The church in Ahwaz is not a part of the house church movement, but a long-established church whose membership mainly consists of former followers of the Biblical John the Baptist who converted to Christianity, according to Iranian Christians.
"However as [the authorities] they lack information about underground groups, they want to create am atmosphere of fear by detaining even members of tolerated groups," explained Khandjani to Worthy News. "Ahwas is really known for its persecution of Christians."
Pastor Farhad was detained previously and warned not to allow Muslim converts into his church.
Authorities have expressed concerns about the spread of Christianity among Muslims in this strict Islamic nation.
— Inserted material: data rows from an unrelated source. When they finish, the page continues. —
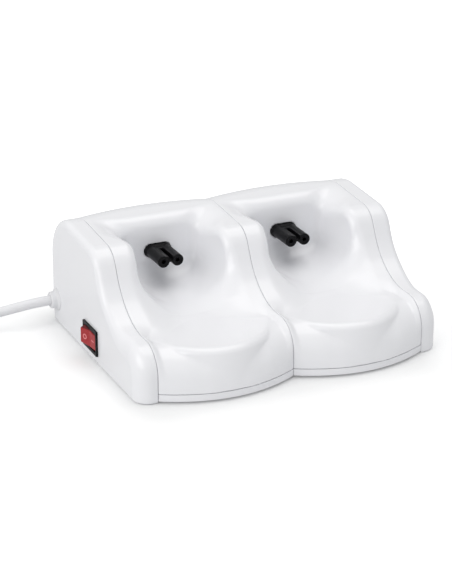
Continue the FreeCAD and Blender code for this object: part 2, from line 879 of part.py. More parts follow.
bezel = block(
    "switch_bezel",
    *around_switch("dims.bezel_width", "dims.bezel_height", f"{CAP_FACE} - dims.bezel_thickness", CAP_FACE),
)
housing = block(
    "switch_case",
    *around_switch("dims.housing_width", "dims.housing_height", CAP_FACE, HOUSING_BACK),
)
rocker_room = block(
    "rocker_room",
    *around_switch(
        "2 * (dims.rocker_radius + dims.rocker_play)",
        "dims.housing_height - 2 * dims.housing_wall",
        f"{CAP_FACE} - dims.bezel_thickness - dims.overrun",
        f"{HOUSING_BACK} - dims.housing_floor",
    ),
)
pin_bore = rod(
    "rocker_pin_bore",
    "z",
    (PIVOT_X, "dims.switch_rearward", "dims.switch_height - dims.housing_height / 2 - dims.overrun"),
    "dims.rocker_pin_radius + dims.pin_play",
    "dims.housing_height + 2 * dims.overrun",
)
blade_slots = [
    block(
        f"blade_slot_{step + 1}",
        (
            f"{HOUSING_BACK} - dims.housing_floor - dims.overrun",
            f"dims.switch_rearward + {step} * dims.blade_pitch"
            " - dims.blade_thickness / 2 - dims.blade_play",
            "dims.switch_height - dims.blade_width / 2 - dims.blade_play",
        ),
        (
            f"{HOUSING_BACK} + dims.overrun",
            f"dims.switch_rearward + {step} * dims.blade_pitch"
            " + dims.blade_thickness / 2 + dims.blade_play",
            "dims.switch_height + dims.blade_width / 2 + dims.blade_play",
        ),
    )
    for step in (-1, 0, 1)
]
cut("switch_housing", fuse("switch_case_solid", [bezel, housing]), [rocker_room, pin_bore] + blade_slots)


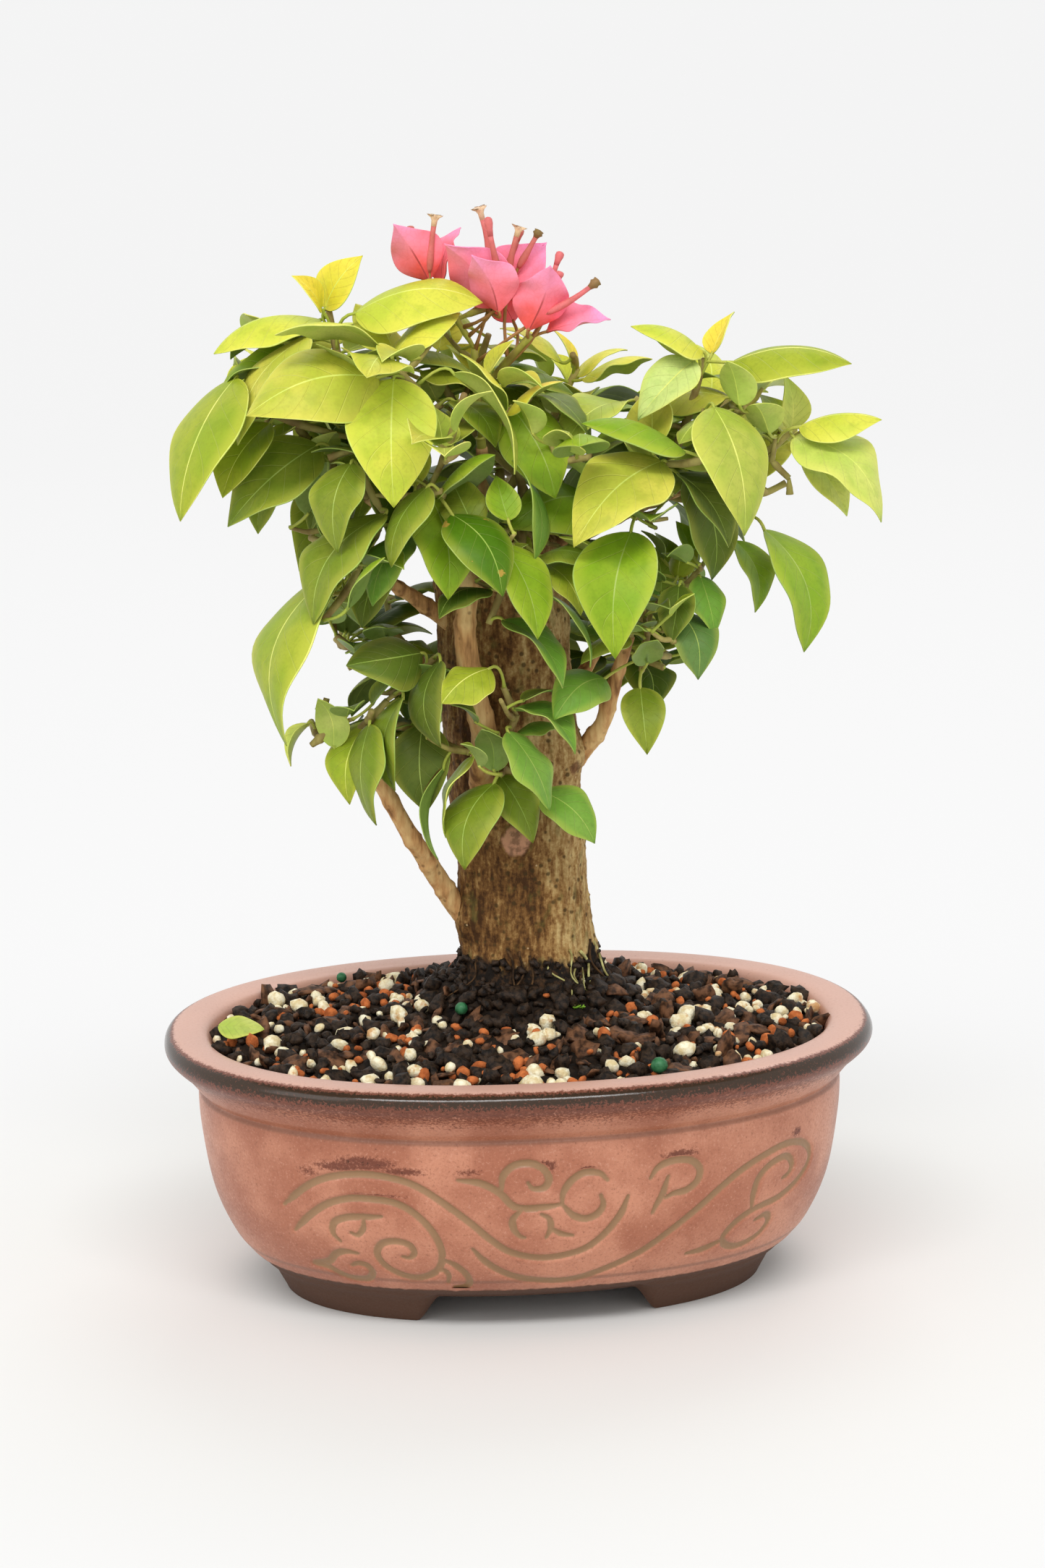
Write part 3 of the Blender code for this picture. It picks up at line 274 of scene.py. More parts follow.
# Height, middle in X, radius
TRUNK_SECTIONS = (
    (TRUNK_FOOT, 4.3, 22.0), (82.0, 4.3, 21.2), (88.0, 4.2, 20.1), (95.0, 4.0, 19.0), (106.0, 3.4, 18.6),
    (122.0, 2.5, 18.5), (140.0, 1.7, 18.7), (158.0, 0.9, 18.8), (176.0, 0.2, 18.7), (194.0, -0.5, 18.6),
    (206.0, -0.9, 18.4), (212.0, -1.0, 17.8), (TRUNK_TOP, -1.1, 16.4),
)
ROOT_LOBES = 5
ROOT_LOBE_DEPTH = 2.6
ROOT_LOBE_TOP = 100.0
# Shallow flutes that wind up the trunk: how many, how high for each radian of turn, how deep
TRUNK_FLUTES = ((3, 40.0, 0.7), (7, -25.0, 0.4))
# Round swellings on the bark: angle, height, how far they stand out, spread
TRUNK_BUMPS = ((-92, 128, 2.6, 4.5), (-28, 150, 2.8, 7.0), (-160, 103, 2.2, 7.0), (38, 172, 2.0, 8.0))
# Fine bark: sides and rows of the mesh, how far it goes below the foot, each kind of relief's size,
# length and depth, how much that is raised, and how far apart the kinds' noises are taken
BARK_SIDES = 220
BARK_ROWS = 230
BARK_BELOW = 2.0
BARK_RELIEF = ((14.0, 18.0, 0.5), (2.6, 10.0, 0.3), (1.1, 3.6, 0.22), (0.6, 1.1, 0.12))
BARK_GAIN = 1.6
BARK_SEED_STEP = 7.0
# Warts: how far apart they are, their height, their share of that distance, and how steep they are
WART_SPACING = 4.6
WART_HEIGHT = 0.75
WART_SHARE = 0.2
WART_STEEPNESS = 1.5
# The cut top: rings, the last one's share of the outline, how high and how many its ridges are,
# where they begin, and how far the middle is below the margin
CUT_RINGS = 26
CUT_MIDDLE = 0.05
CUT_RIDGE = 0.35
CUT_RIDGES = 60
CUT_MARGIN = 0.97
CUT_DISH = 0.5
# The bark's colours, from its furrows to its ridges, and of the moss, warts, flecks and wet foot
BARK_RAMP = (
    (0.2, (0.060, 0.025, 0.007)), (0.42, (0.185, 0.086, 0.024)), (0.6, (0.35, 0.205, 0.070)),
    (0.85, (0.58, 0.42, 0.18)),
)
BARK = dict(
    mean=(0.16, 0.09, 0.035), moss=(0.125, 0.110, 0.026), wart=(0.060, 0.036, 0.010),
    fleck=(0.60, 0.44, 0.24), wet=(0.008, 0.005, 0.003), soaked=(0.055, 0.026, 0.010),
)
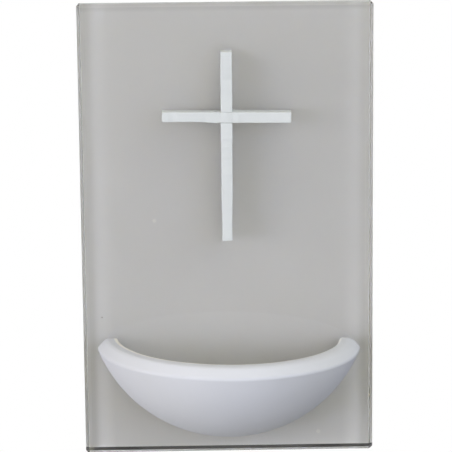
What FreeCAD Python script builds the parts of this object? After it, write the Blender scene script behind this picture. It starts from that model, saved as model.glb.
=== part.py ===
import FreeCAD, Part
import Sketcher

import math
import os

# Wall-hung holy water stoup: a back-coloured glass plate carries a two-bar cross and a half
# bowl on its front, and a keyhole hanger and two wall buffers on its back.
#
# Frame, in millimetres: the origin is the centre of the hanging hole, in the plane of the wall.
# +Z is up, +Y points into the wall and -Y towards the user.

# Driving dimensions: name, value in millimetres, what it measures.
SIZES = (
    ("plate_width", 100.0, "glass plate, side to side"),
    ("plate_height", 156.6, "glass plate, bottom edge to top edge"),
    ("glass_thickness", 6.0, "glass plate, front face to rear face"),
    ("arris_width", 1.0, "polished bevel along every edge of the glass"),
    ("corner_clip", 1.2, "corner of the glass cut off at 45 degrees"),
    ("coat_thickness", 0.2, "colour coat on the rear face of the glass"),
    ("coat_setback", 0.05, "bare glass between the coat and the arris"),
    ("hole_below_top", 38.0, "top edge of the glass to the hanging hole"),
    ("steel_thickness", 1.0, "hanger sheet"),
    ("bridge_height", 3.6, "step of the hanger from its flanges out to its bridge"),
    ("bridge_width", 20.0, "raised middle of the hanger, over its bends"),
    ("flange_width", 12.0, "flat wing of the hanger, from the step outwards"),
    ("hanger_above_hole", 20.0, "hanging hole to the top edge of the hanger"),
    ("hanger_below_hole", 14.0, "hanging hole to the bottom edge of the hanger"),
    ("bend_radius", 0.5, "inside radius of the hanger's bends"),
    ("hole_diameter", 9.0, "hanging hole that the screw head passes"),
    ("slot_width", 4.6, "slot that the screw shank slides up"),
    ("slot_rise", 9.0, "centre of the hanging hole to the centre of the slot's round end"),
    ("tape_thickness", 1.0, "foam tape between the hanger and the coat"),
    ("tape_setback", 0.5, "tape edge inside the flange edge"),
    ("buffer_diameter", 10.0, "wall buffer"),
    ("buffer_from_side", 12.0, "side edge of the glass to the buffer's centre"),
    ("buffer_from_bottom", 12.0, "bottom edge of the glass to the buffer's centre"),
    ("buffer_round", 0.8, "rounding of the buffer's wall end"),
    ("bowl_radius", 49.0, "outer sphere of the bowl"),
    ("bowl_wall", 7.6, "wall of the bowl, sphere to sphere"),
    ("rim_below_centre", 14.6, "centre of both spheres down to the flat of the rim"),
    ("bevel_height", 3.3, "outer bevel of the rim, upwards"),
    ("bevel_width", 3.0, "outer bevel of the rim, inwards"),
    ("bowl_projection", 42.4, "front of the glass to the foremost point of the bowl"),
    ("bowl_from_bottom", 6.4, "bottom edge of the glass to the lowest point of the outer sphere"),
    ("lip_round", 1.5, "inner edge of the rim"),
    ("bevel_round", 0.8, "edge between the bevel and the flat of the rim"),
    ("crease_round", 0.8, "edge between the bevel and the outer sphere"),
    ("bowl_bond_thickness", 0.3, "clear adhesive between the bowl and the glass"),
    ("bowl_bond_setback", 0.5, "adhesive edge inside the bowl's edge"),
    ("upright_width", 3.7, "upright of the cross, side to side"),
    ("upright_length", 64.6, "upright of the cross, foot to top"),
    ("arm_height", 3.4, "arm of the cross, lower face to upper face"),
    ("arm_length", 43.6, "arm of the cross, end to end"),
    ("bar_depth", 5.4, "both cross bars, front to back"),
    ("arm_drop", 22.1, "top of the upright to the middle of the arm"),
    ("cross_below_top", 15.7, "top edge of the glass to the top of the cross"),
    ("lap_clearance", 0.05, "gap on each side of a bar in the halving joint"),
    ("bar_round", 0.2, "softened long edges of the cross bars"),
    ("cross_bond_thickness", 0.2, "clear adhesive between the cross and the glass"),
    ("cross_bond_setback", 0.4, "adhesive edge inside the bars' edges"),
)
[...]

Khandjani and other Iranian Christians have suggested that this is part of a wider crackdown and that other Christmas celebrations in Iranian churches have also been raided for the last three years.
CHURCH OF IRAN
Khandjani said besides Assemblies of God leaders, several pastors of the Church of Iran were spending Christmas in jail, including Pastor Youcef Nadarkhani who received a death sentence on charges of "apostasy" or abandoning Islam.
Two other Church of Iran pastors, Behnam Irani and Petros Furouton, are also held in prison. Behnam is to serve until 2016, Petros until the fall of 2012, and there is still no resolution in Youcef’s apostasy case, Khandjani confirmed.
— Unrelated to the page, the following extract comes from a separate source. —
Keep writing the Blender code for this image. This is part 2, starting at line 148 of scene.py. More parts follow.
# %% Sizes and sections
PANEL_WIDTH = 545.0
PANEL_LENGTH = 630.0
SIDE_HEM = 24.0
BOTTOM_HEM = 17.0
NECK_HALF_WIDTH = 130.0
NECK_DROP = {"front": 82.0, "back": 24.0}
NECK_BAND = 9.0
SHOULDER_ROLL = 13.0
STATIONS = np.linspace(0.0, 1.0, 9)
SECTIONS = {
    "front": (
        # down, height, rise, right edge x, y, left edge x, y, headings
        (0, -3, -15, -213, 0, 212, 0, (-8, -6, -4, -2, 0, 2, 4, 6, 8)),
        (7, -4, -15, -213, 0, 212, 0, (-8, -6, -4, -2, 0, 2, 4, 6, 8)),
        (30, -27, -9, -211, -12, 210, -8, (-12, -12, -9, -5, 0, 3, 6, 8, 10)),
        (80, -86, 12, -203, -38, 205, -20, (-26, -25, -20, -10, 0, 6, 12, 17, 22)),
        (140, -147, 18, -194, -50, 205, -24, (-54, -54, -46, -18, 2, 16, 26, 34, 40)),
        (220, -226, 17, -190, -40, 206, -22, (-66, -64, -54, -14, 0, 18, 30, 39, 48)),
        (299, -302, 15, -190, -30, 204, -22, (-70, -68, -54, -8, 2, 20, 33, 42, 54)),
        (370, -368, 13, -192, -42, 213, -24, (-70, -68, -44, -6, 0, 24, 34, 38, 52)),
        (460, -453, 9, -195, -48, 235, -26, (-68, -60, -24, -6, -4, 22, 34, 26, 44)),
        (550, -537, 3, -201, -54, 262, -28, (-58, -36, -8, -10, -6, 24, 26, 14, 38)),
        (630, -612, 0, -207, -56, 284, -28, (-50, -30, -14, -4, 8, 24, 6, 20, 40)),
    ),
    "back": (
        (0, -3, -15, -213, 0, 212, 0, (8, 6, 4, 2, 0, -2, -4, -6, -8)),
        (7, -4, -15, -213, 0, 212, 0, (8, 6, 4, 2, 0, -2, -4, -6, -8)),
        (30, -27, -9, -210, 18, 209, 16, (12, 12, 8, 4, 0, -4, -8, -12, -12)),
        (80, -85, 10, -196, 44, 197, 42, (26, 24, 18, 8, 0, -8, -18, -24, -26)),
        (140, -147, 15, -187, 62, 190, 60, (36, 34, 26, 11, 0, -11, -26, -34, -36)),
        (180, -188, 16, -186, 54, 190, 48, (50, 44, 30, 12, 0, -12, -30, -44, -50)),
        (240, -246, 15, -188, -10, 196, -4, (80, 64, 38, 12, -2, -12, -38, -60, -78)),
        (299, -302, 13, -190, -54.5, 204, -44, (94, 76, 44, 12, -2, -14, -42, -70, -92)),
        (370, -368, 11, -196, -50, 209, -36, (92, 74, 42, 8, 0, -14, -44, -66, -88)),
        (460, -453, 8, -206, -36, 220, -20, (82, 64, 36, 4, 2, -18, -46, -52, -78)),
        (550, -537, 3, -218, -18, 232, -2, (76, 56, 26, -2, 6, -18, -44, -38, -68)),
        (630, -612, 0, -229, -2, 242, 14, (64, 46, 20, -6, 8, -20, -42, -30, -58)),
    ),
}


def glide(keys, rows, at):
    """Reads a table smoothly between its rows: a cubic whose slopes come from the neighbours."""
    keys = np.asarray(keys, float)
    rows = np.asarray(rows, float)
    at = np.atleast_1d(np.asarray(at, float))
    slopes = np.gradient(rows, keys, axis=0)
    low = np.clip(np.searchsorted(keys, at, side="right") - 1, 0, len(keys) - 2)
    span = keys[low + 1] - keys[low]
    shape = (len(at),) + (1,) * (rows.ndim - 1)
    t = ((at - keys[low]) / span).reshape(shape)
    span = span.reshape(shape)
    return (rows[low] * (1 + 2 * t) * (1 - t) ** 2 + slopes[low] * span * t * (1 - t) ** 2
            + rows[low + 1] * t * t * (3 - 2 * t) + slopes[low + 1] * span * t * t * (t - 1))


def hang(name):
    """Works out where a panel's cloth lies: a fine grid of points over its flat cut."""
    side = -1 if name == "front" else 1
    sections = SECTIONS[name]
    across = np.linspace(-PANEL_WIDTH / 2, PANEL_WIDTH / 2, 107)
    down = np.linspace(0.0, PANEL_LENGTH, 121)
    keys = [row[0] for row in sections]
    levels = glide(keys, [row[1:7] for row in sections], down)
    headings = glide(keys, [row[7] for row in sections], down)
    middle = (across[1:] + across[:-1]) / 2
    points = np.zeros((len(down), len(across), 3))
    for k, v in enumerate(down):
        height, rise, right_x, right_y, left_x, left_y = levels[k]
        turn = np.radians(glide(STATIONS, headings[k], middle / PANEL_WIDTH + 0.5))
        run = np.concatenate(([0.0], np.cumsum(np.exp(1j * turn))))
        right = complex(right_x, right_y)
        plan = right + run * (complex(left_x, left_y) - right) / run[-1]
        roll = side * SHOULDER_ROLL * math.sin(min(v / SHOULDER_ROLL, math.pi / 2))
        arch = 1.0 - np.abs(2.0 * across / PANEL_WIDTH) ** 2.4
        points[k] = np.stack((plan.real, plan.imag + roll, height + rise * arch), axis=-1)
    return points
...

Pastor Youcef Nadarkhani to remain jailed for at least one year, trial observers say.
Pastor Nadarkhani was detained in the city of Rasht in October 2009, while trying to register his Church of Iran home congregation, with hundreds of members in Gilan province.
The Gilan court sentenced the 34-year-old Nadarkhani to death in November 2010. His appeal against that ruling was rejected on June 27, 2011. The Supreme Court said "he can be executed" but added it would first ask a "re-examination" by the same court that already sentenced him to death.
Amid an international outcry, judges asked Iran's supreme leader Ayatollah Khameini for advise. With no opinion forthcoming, the court was told by Iranian authorities to keep the pastor in jail for another year, giving judges time to use all means to make him recant his faith in Christ and convert him back" to Islam, Khandjani said.
RIGHTS ACTIVISTS
Rights activists said in a reaction that the wave of detentions comes as Iranian media published a Christmas message sent to Pope Benedict XVI from Iran's Parliament Speaker Ali Larijani.
He reportedly congratulated Christians on the "auspicious anniversary of the birth of Jesus Christ”, wished "blessing, happiness and prosperity" to the pontiff and all Christians in 2012 and said "the world’s ills were caused by ignoring ethics and justice."
However Mervyn Thomas, the chief executive of Britain-based advocacy group Christian Solidarity Worldwide (CSW), told Worthy News he wasn't impressed with the Christmas message.
"Mr. Larijani’s Christmas message may have been well intentioned, but it is entirely undermined by these arrests, which violate the Convention on the Rights of the Child (CRC), the International Covenant on Civil and Political Rights (ICCPR), and Iran’s own constitution."
Iranian authorities have reportedly insisted in previous cases that Christians are being arrested for "indulging" in actions that "threaten public security."
CHILDREN THREAT?
However, Thomas said, "it is difficult to conceive how children attending Sunday school or, for that matter, legitimate Christmas celebrations fit into this category."
In as statement, Thomas added that "It increasingly appears as if the Iranian regime has decided to deem every act of Christian worship a threat to national security. If this is indeed the case, then the right to freedom of religion or belief is gravely under threat in Iran.”
Despite the reported crackdown, there are at least 100,000 devoted Christians in Iran, many of them former Muslims, according to conservative estimates, while some church groups estimate that number to be several times higher.
Officially 98 percent of Iran's roughly 78 million people are Muslims, said the U.S. Central Intelligence Agency (CIA) in previous statements.